I used to think that everything had feelings. like things like scooters, or chairs, or dolls and such. so i would make sure i sat in the chairs the same amont, and i wuld actually talk to my scooters. when i was like 10 or 11 My brother had a scooter, and I just got one for christmas, I talked to it. I said something like "So I will take care of you and If you are sick, or cold I will ride red" (my brothers scooter, i called mine blue, they were red and blue, i wasn't necessarily creative) I still haven't exactly gotten over that either, sometimes still i have my self thinking that something will feel bad if i don't use it soon. weird, right?

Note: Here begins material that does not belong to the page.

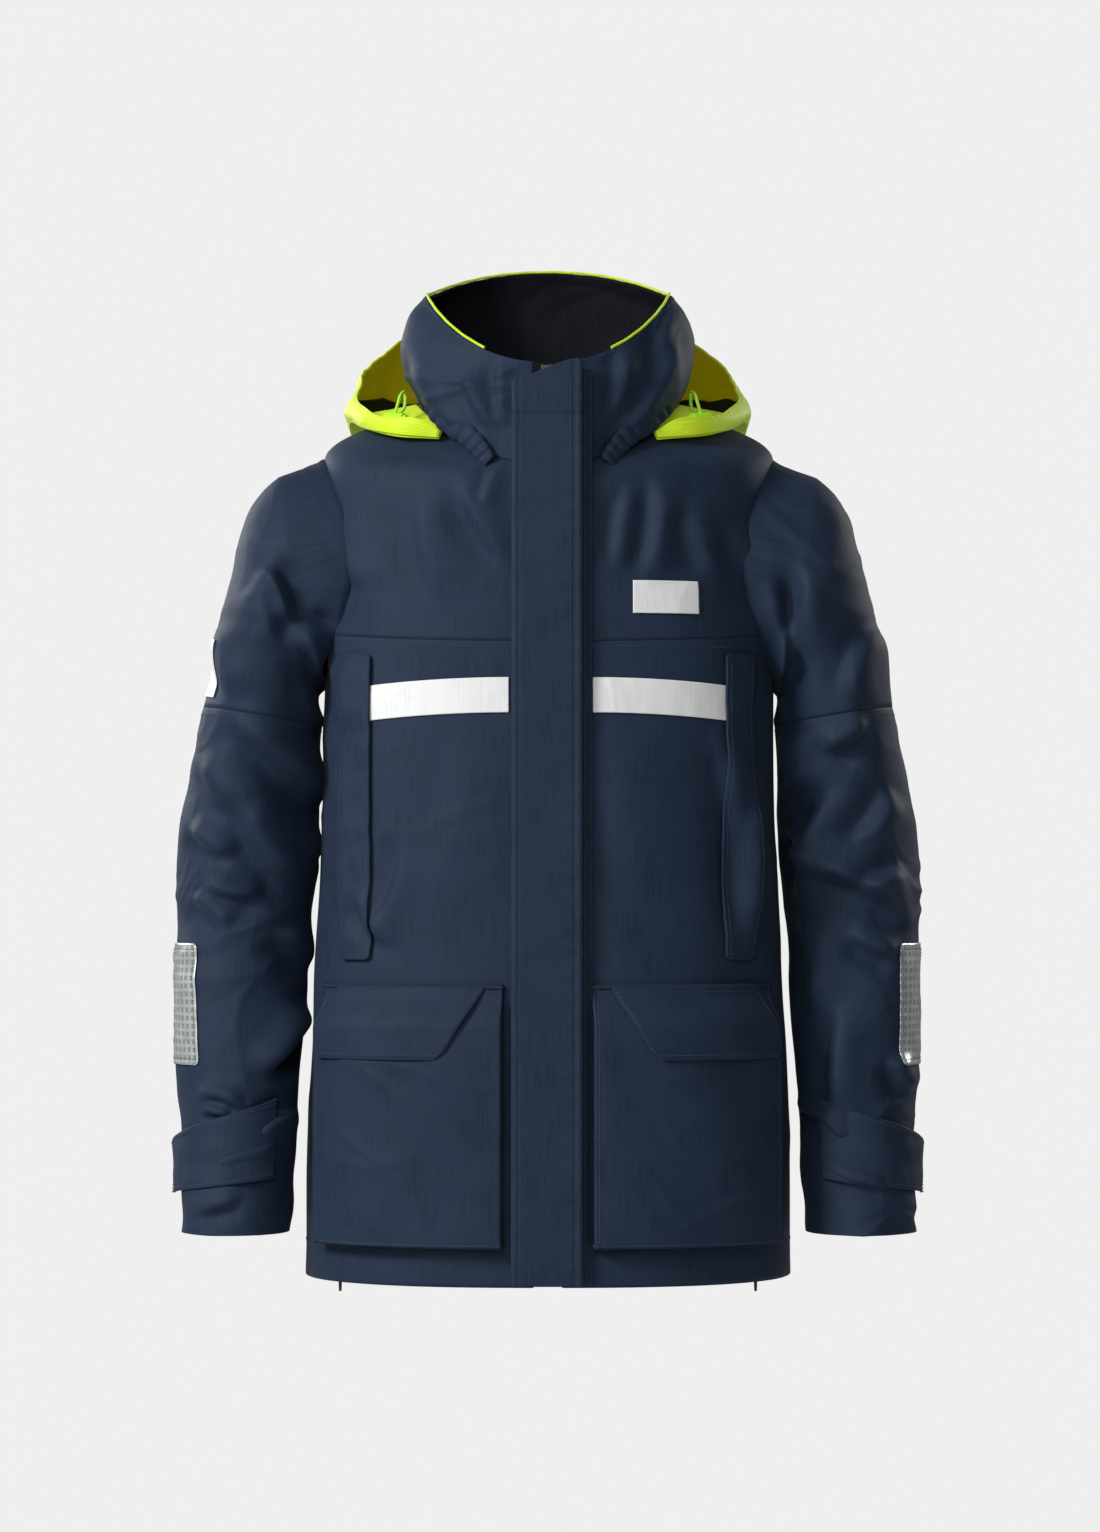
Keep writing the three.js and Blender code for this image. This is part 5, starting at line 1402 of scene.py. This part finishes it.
HOOD_OUTSIDE = part_of(HOOD_BOWL, 0.0, 1.0, 0.0, hood_end)
HOOD_FACING = part_of(HOOD_BOWL, 0.0, 1.0, facing_start, hood_end)
HOOD_MESH = part_of(HOOD_BOWL, 0.06, 0.94, 0.05, mesh_end)
HOOD_LOWER = part_of(HOOD_YOKE, 0.0, 1.0, 0.2, 1.0)
NECK_PANEL = part_of(HOOD_YOKE, 0.0, 1.0, 0.0, 1.0)
# The shell's inside and the facing take the painted mustard shade, with painted light at the front tips.
cloth("hood_cloth", HOOD_OUTSIDE, 260, 80, (LIME, INSIDE_PAINTED_SHADE), 1.6, -1, hood_folds, 1.8, body="hood",
      replaces=["hood_shell"], held="hung")
cloth("hood_facing", HOOD_FACING, 260, 40, (INSIDE_PAINTED_SHADE,), 0.6, -1, hood_folds, -0.15, body="hood",
      held="hung")
cloth("hood_mesh", HOOD_MESH, 220, 60, (MESH,), 0.5, -1, mesh_folds, -1.0, body="hood",
      replaces=["hood_mesh_lining"], held="hung")
cloth("hood_lower_cloth", HOOD_LOWER, 200, 34, (LIME,), 1.0, -1, yoke_folds, 2.4, body="hood",
      held="hung")
panel = cloth("hood_neck_cloth", NECK_PANEL, 200, 40, (LIME,), 1.4, -1, yoke_folds, 0.7,
              replaces=["hood_neck_panel"], held="hung")
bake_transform(panel)

# %% [markdown]
# ## Drawcords
# A cord lock sits at each front tip of the hood. A short loop of cord comes out of it. The locks at the
# hem are plain black barrels with a loop below. The lock's place is measured on the hood itself, so that
# the loop comes out of its barrel. The loop is a curve through a few chosen points, because a short stiff
# cord takes the same bend.

# %% Cord locks and loops
LOCK_U, LOCK_V, LOCK_RADIUS, LOCK_RAISE = 0.06, 0.86, 4.5, 1.9
HOOD_CORD_RADIUS, HEM_CORD_RADIUS = 1.4, 1.2


def unit(vector):
    return vector / np.linalg.norm(vector)


def lock_frame():
    """The right lock's place on the hood and its own directions: along, up and side."""
    u, v, zero = np.array([LOCK_U]), np.array([LOCK_V]), np.zeros(1)
    seat = HOOD_BOWL(u, v, zero)[0]
    outward = unit(HOOD_BOWL(u, v, zero + 1)[0] - seat)
    along = unit(HOOD_BOWL(u - 0.02, v, zero)[0] - HOOD_BOWL(u + 0.02, v, zero)[0])
    up = unit(np.cross(outward, along))
    up = up if up[2] > 0 else -up
    side = np.cross(up, along)
    return seat - outward * (LOCK_RADIUS + LOCK_RAISE), along, up, side

# %% Cord loops
def free_loop(name, route, radius, material, body, node, sign):
    """A drawcord's end loop: its two ends go back into the lock."""
    route = np.asarray(route) * [sign, 1, 1]
    line = smooth_line(route)
    path = line(np.linspace(0, 1, 60))
    piece = tube(name, path, radius, material, body, [node])


origin, along, up, sideways = lock_frame()
foot = LOCK_RADIUS + 0.3  # where the cord leaves the barrel
HOOD_LOOP = [[-3, 0, foot], [-5, 1, foot + 8], [-5, 0, foot + 15], [0, -2, foot + 21], [5, -2, foot + 15],
             [5, 0, foot + 8], [3, 0, foot]]
HEM_LOOP = [(-2.2, 5), (-2.6, 0), (-4, -6), (0, -13), (4, -6), (2.6, 0), (2.2, 5)]
print("cord lock at", np.round(to_frame(origin), 4))

# %% [markdown]
# ## Stitching
# Every seam is topstitched with a thread a little paler than the cloth. One stitch is a bevelled bar,
# repeated along the seam's own line by an Array and a Curve modifier. A bump in the material would be
# lighter, but stitches stand up from the cloth, and a bar of a few dozen faces can be repeated hundreds
# of times.

# %% Stitch helper
def line_on(surface, u, v, sign=-1, folds=None, lift=0.2):
    """Points of a line drawn on a surface, with the same folds as the cloth under it."""
    u, v = np.broadcast_arrays(np.asarray(u, float), np.asarray(v, float))
    zero = np.zeros(u.shape)
    base = surface(u, v, zero)
    outward = surface(u, v, zero + 1) - base
    outward /= np.linalg.norm(outward, axis=-1, keepdims=True)
    if sign > 0:
        base, outward = base * [-1, 1, 1], outward * [-1, 1, 1]
    height = zero + lift + (folds(base, outward) if folds else 0)
    return base + outward * height[..., None]

# %% A row of stitches
def stitches(name, route, body, material=None, pitch=3.0, size=(2.05, 0.55, 0.5)):
    """A row of stitches: one bevelled bar, arrayed and bent along the line."""
    clear_selection()
    curve = bpy.data.curves.new(name + "_line", "CURVE")
    curve.dimensions = "3D"
    spline = curve.splines.new("POLY")
    spline.points.add(len(route) - 1)
    for point, place in zip(spline.points, to_frame(route)):
        point.co = (*place, 1.0)
    guide = bpy.data.objects.new(name + "_line", curve)
    bpy.context.scene.collection.objects.link(guide)
    length = float(np.linalg.norm(np.diff(route, axis=0), axis=1).sum())
    bpy.ops.mesh.primitive_cube_add(size=1)
    piece = bpy.context.object
    piece.name = piece.data.name = name
    piece.scale = [length_mm * MM for length_mm in size]
    bpy.ops.object.transform_apply(location=False, rotation=False, scale=True)
    apply_modifier(piece, "BEVEL", width=0.3 * size[2] * MM, segments=1)
    apply_modifier(piece, "ARRAY", count=max(2, int(length / pitch)), use_relative_offset=False,
                   use_constant_offset=True, constant_offset_displace=(pitch * MM, 0, 0))
    apply_modifier(piece, "CURVE", object=guide, deform_axis="POS_X")
    bpy.data.objects.remove(guide)
    piece.data.materials.append(material or THREAD)
    keep(piece, body, ())
    return piece


print("thread:", THREAD.name)

# %% [markdown]
# The storm flap has a double row beside its sewn edge, a single one at its free edge and one across,
# level with the neck seam. Each row is a line on the same surface as the cloth under it, with the same
# folds.

# %% Stitches on the storm flap
FULL = np.linspace(0, 1, 120)
ALONG = 0.02 + 0.96 * FULL
DOUBLE_ROW, CROSS_ROW = (19.5, 25.5), -24.0
for number, x in enumerate(DOUBLE_ROW):
    row = line_on(STORM_FLAP, (x - FLAP_FROM) / FLAP_WIDTH, ALONG)
    stitches(f"flap_stitches_{number}", row, "storm_flap")
stitches("flap_stitches_edge", line_on(STORM_FLAP, 4 / FLAP_WIDTH, ALONG), "storm_flap")
seam_x = -26 + 43 * FULL
seam_v = (CROSS_ROW - FLAP_FOOT) / (flap_top(seam_x) - FLAP_FOOT)
stitches("flap_stitches_top", line_on(STORM_FLAP, (seam_x - FLAP_FROM) / FLAP_WIDTH, seam_v), "storm_flap")

# %% [markdown]
# The other rows run along the yoke and the hem, round the pockets and their flaps, the cuff tabs and the
# reflective bands, and along the upper-arm seam, the hood's rim and the collar's top.

# %% Stitches on the rest
def flap_waves(points, outward):
    return unevenness(points, 0.5, 60)


def tab_waves(points, outward):
    return unevenness(points, 0.3, 30)


HEM_ROW = (0.233, 0.234)  # the hem's fold is 30 mm deep
for side, sign in SIDES:
    seam = front_patch(33, 186, -216, -210)
    stitches(f"yoke_stitches_{side}", line_on(seam, FULL, 0.0, sign, body_folds), "jacket")
    hem = body_surface(*HEM_ROW, front_turns)
    stitches(f"hem_stitches_{side}", line_on(hem, 0.02 + 0.84 * FULL, 0.0, sign, body_folds), "jacket")
    for number, share in enumerate((0.14, 0.86)):
        stitches(f"hand_flap_stitches_{side}_{number}",
                 line_on(front_patch(*HAND_FLAP), share, ALONG, sign, body_folds, 4.3), f"hand_flap_{side}")
    for number, share in enumerate((0.105, 0.895)):
        stitches(f"pocket_stitches_{side}_{number}",
                 line_on(pocket_surface, share, 0.1 + 0.88 * FULL, sign, pocket_folds), "jacket")
    foot_row = line_on(pocket_surface, 0.1 + 0.8 * FULL, 0.085, sign, pocket_folds)
    stitches(f"pocket_stitches_{side}_foot", foot_row, "jacket")
    for number, (u, v) in enumerate(((ALONG, 0.07), (ALONG, 0.93), (0.025, ALONG), (0.975, ALONG))):
        stitches(f"cargo_flap_stitches_{side}_{number}",
                 line_on(cargo_flap_surface, u, v, sign, flap_waves), f"cargo_flap_{side}")
    for number, (u, v) in enumerate(((ALONG, 0.06), (ALONG, 0.94), (0.975, ALONG))):
        stitches(f"tab_stitches_{side}_{number}",
                 line_on(cuff_tab_surface, u, v, sign, tab_waves, 0.5), f"cuff_tab_{side}")
    for number, (u, v) in enumerate(((ALONG, 0.05), (ALONG, 0.95), (0.06, ALONG), (0.94, ALONG))):
        stitches(f"band_stitches_{side}_{number}", line_on(BAND, u, v, sign, sleeve_folds(side), 1.7),
                 f"forearm_{side}")
    stitches(f"arm_seam_stitches_{side}", line_on(tube_surface, FULL, 0.014, sign, sleeve_folds(side)),
             f"upper_sleeve_{side}")
hem = body_surface(*HEM_ROW, back_turns)
stitches("hem_stitches_back", line_on(hem, ALONG, 0.0, -1, body_folds), "jacket")
stitches("hood_rim_stitches", line_on(HOOD_OUTSIDE, ALONG, 0.93, -1, hood_folds, 2.0), "hood", CORD_LIME)
collar_row = line_on(collar_surface, 0.01 + 0.98 * np.linspace(0, 1, 240), 0.97, 1, collar_folds)
stitches("collar_stitches", collar_row, "jacket")

# %% [markdown]
# ## Zip, locks and loops
# The zip is two tapes with a row of teeth on each. The tape is a cloth like any other, and the teeth are
# one bar, arrayed down the tape's edge just as a stitch is. The cord locks, their buttons, the slider and
# its puller already have their shape in the frame, so they only need their finish.

# %% Zip
TOOTH_PITCH, TOOTH_SIZE = 2.5, (1.5, 2.6, 2.8)
TOOTH_TOP, TOOTH_FOOT, TOOTH_POINTS = 24.0, -742, 200


def cad(name, material):
    """A CAD node that already has its right shape only needs its finish."""
    node = bpy.data.objects[name]
    if not node.material_slots:
        node.data.materials.append(material)
    for slot in node.material_slots:
        slot.material = material
    return node


def zip_half(side, sign):
    """The left half's teeth sit half a pitch lower, so that the two rows mesh."""
    shift = 0.0 if sign < 0 else TOOTH_PITCH / 2
    tape = zip_patch(sign * 1.6, sign * 11.7, -745.9, 26.0, -0.4)
    cloth(f"zip_tape_{side}", tape, 8, 300, (LINING,), 1.0, body="jacket", replaces=[f"zip_half_{side}"])
    z = np.linspace(TOOTH_TOP - shift, TOOTH_FOOT, TOOTH_POINTS)
    chain = from_zip(np.stack([np.full(TOOTH_POINTS, sign * 2.0), np.full(TOOTH_POINTS, 0.9), z], -1))
    stitches(f"zip_teeth_{side}", chain, "jacket", BLACK_ACETAL, TOOTH_PITCH, TOOTH_SIZE)


def cord_ends(side, sign):
    """The hood's loop, from inside its barrel and back, and the hem's, which hangs below its own."""
    cad(f"hood_cord_lock_{side}", LIME_ACETAL)
    cad(f"hood_lock_button_{side}", LIME_ACETAL)
    cad(f"hem_cord_lock_{side}", BLACK_ACETAL)
    route = [origin + sideways * a + along * b + up * c for a, b, c in HOOD_LOOP]
    inner = origin + sideways * -2.6 + up * 1.5
    outer = origin + sideways * 2.6 + up * 1.5
    free_loop(f"hood_loop_{side}", [inner, *route, outer], HOOD_CORD_RADIUS, CORD_LIME, "hood",
              f"hood_cord_loop_{side}", -sign)
    seat = on_front(184.0, -745.0, -7.6)
    seat = seat * [-1, 1, 1] if seat[0] < 0 else seat
    low = seat[2] - 7.3  # the barrel's foot
    hem_route = [[seat[0], seat[1] + a, low + b] for a, b in HEM_LOOP]
    free_loop(f"hem_loop_{side}", hem_route, HEM_CORD_RADIUS, CORD_BLACK, "jacket",
              f"hem_cord_loop_{side}", sign)


for side, sign in SIDES:
    zip_half(side, sign)
    cord_ends(side, sign)
cad("zip_slider", BLACK_ACETAL)
cad("zip_puller", BLACK_ACETAL)

# %% [markdown]
# ## Hanger loop
# A short strap is sewn inside the back of the neck by its two ends, and stands a little away in between,
# so that a hook can go through. It could be a bent bar, but it is tape, so it is a narrow cloth like the
# rest.

# %% Hanger loop
HANGER_HALF, HANGER_HEIGHT = 38, 8
HANGER_BACK, HANGER_FOOT = 77.86, 24.44


def hanger_surface(u, v, out):
    x = -HANGER_HALF + 2 * HANGER_HALF * u
    bow = 1.2 * np.sin(math.pi * u)
    back = 3.4 * smooth_step(0.08, 0.0, u) + 3.4 * smooth_step(0.92, 1.0, u)
    return np.stack([x, HANGER_BACK - bow + back - out, HANGER_FOOT + HANGER_HEIGHT * v], -1)


hanger = cloth("hanger_strap", hanger_surface, 60, 8, (LINING,), 1.4, -1, body="jacket",
               replaces=["hanger_loop"])
print("hanger strap:", np.round(np.array(hanger.dimensions), 4))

When i was little and i went out somewhere and came back to my house i always rang the doorbell because i thought my dolls came to life and i wanted them to get back in the spots i left them in
Like many small children, I thought that my toys would become living, breathing creatures at night and in the morning, they would still be alive, but they would not show it. I made sure that I played with each and every one of them, give them names, give them friends and enemies and shape each of them a distinct personality. I would bring as many as I could to bed, so I could show how much I loved them. When I woke up in the middle of the night, my blurred vision made me think I saw them move.
I also thought shops and boxes imprisoned the toys, and that they could not breathe while in them. Man, I was weird.
I used to think that board games were called bored games because you play them when you're bored.
When I was 5 years old I tought it would be a nuclear war every time I'v played with playmobil.
When I was younger I used to alternate the dolls I took to bed with me, fearing that if I chose the same one every night that the others would get jealous and kill me in my sleep.
If I got lazy and didn't feel like choosing another, I would kiss them all individually and console them with a long pep talk before climbing into bed.
Imagine my horror when Toy Story came out and I realised that I was right.